EU ministers meeting in Brussels limited themselves to reiterating the plan. Kouchner warned that lasting peace had yet to be won.

"Right now, everything remains to be done," he said. "This is not a text that will change the face of the world. The face of the world has been changed by texts which have changed nothing for 14 years in that part of the world. There have been the resolutions and decisions of the OSCE, the United Nations, and then there was the war. Now, we are trying to get
involved [in Georgia] in a very intense fashion. This is the role of the [EU's French] presidency, this is the role of the entire [EU], to involve Europe, to involve the EU in the practical resolution of the conflict."

France and Germany led the effort to blunt calls from eastern member states for a clear condemnation of Russia. Both argued this would mortally undermine the EU's mediating role. Both also argued that it was the EU's preeminent responsibility to prevent the resumption of hostilities.

As a result, the EU foreign ministers' declaration bears the hallmarks of the terms of the compromise negotiated by Sarkozy. The declaration reaffirms the EU's support for Georgia's sovereignty and territorial integrity but refrains from any criticism of Russia.

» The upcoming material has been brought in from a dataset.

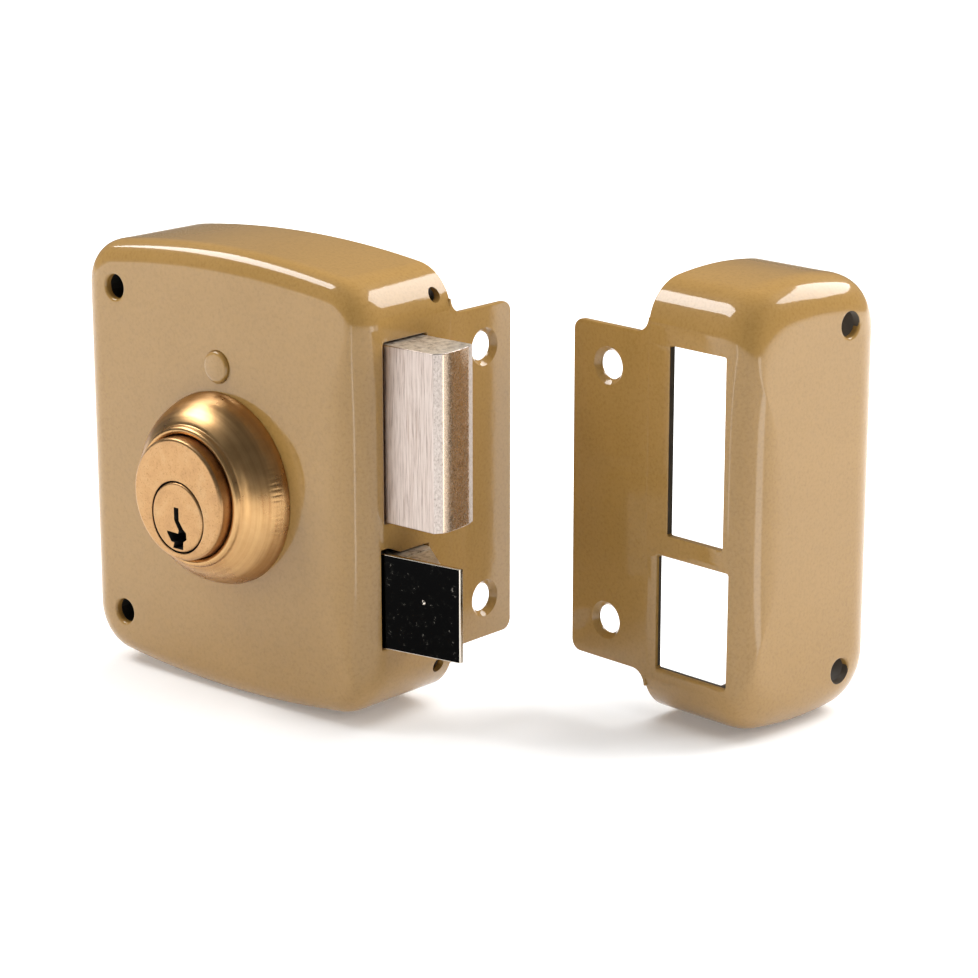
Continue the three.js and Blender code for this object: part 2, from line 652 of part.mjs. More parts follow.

The battle lines were drawn before the meeting, when Germany's Foreign Minister Frank-Walter Steinmeier cautioned against "unilateral accusations.

''I think the EU must ask itself which role it wants to play in the future," he said. "We have to decide on either a strong statement with a unilateral accusation or, if we look to the future, [we should] take a real role in order to further the stabilization. That also means keeping open all channels to Moscow and Tbilisi, and I am confident we will take a
decision in that sense.''

Majority Support

After the meeting, Steinmeier said that the views of Germany and France had enjoyed majority support among EU member states during the meeting.

The cautious compromise stance assumed by the EU is a far cry from the anxious reaction of the three Baltic countries and Poland over the weekend, whose presidents issued a joint statement accusing Russia of "imperialism" and "revisionism."

EU officials say the EU is likely to wait until an informal foreign ministers meeting in Evian, France, on September 5-6 before seriously examining the impact of the war on its relations with Russia -- with which the bloc is currently negotiating a strategic partnership accord.

Georgia's foreign minister, Ekaterine Tkeshelashvili, who attended the EU meeting, asked the bloc to break off the partnership talks with Russia. She also said Russian troops remain in Gori and other parts of Georgia, and said Georgians were being systematically killed in South Ossetia and surrounding areas.

There was no formal EU response.

Javier Solana, the EU's foreign-policy chief, indicated that the Organization for Security and Cooperation in Europe (OSCE), which already has observers on the ground, must bear the initial brunt of monitoring the cease-fire.

"You need first people to observe that the cease-fire is maintained," Solana said. "Then you have to have observers, monitors, as you know, that do the role that you know very well they have to do. Eventually, they have to do something else. And that will require, as Bernard Kouchner has said, a UN Security Council resolution that will define the modalities and all that."

EU ministers studiously avoided any references to the possible dispatching of international "peacekeepers" to Georgia. Kouchner indicated Moscow currently rejects any such Western role, which would require a UN Security Council resolution -- where Russia has a veto. The EU declaration, quoting the terms of the cease-fire negotiated by
Sarkozy, only refers to Russian "peacekeepers."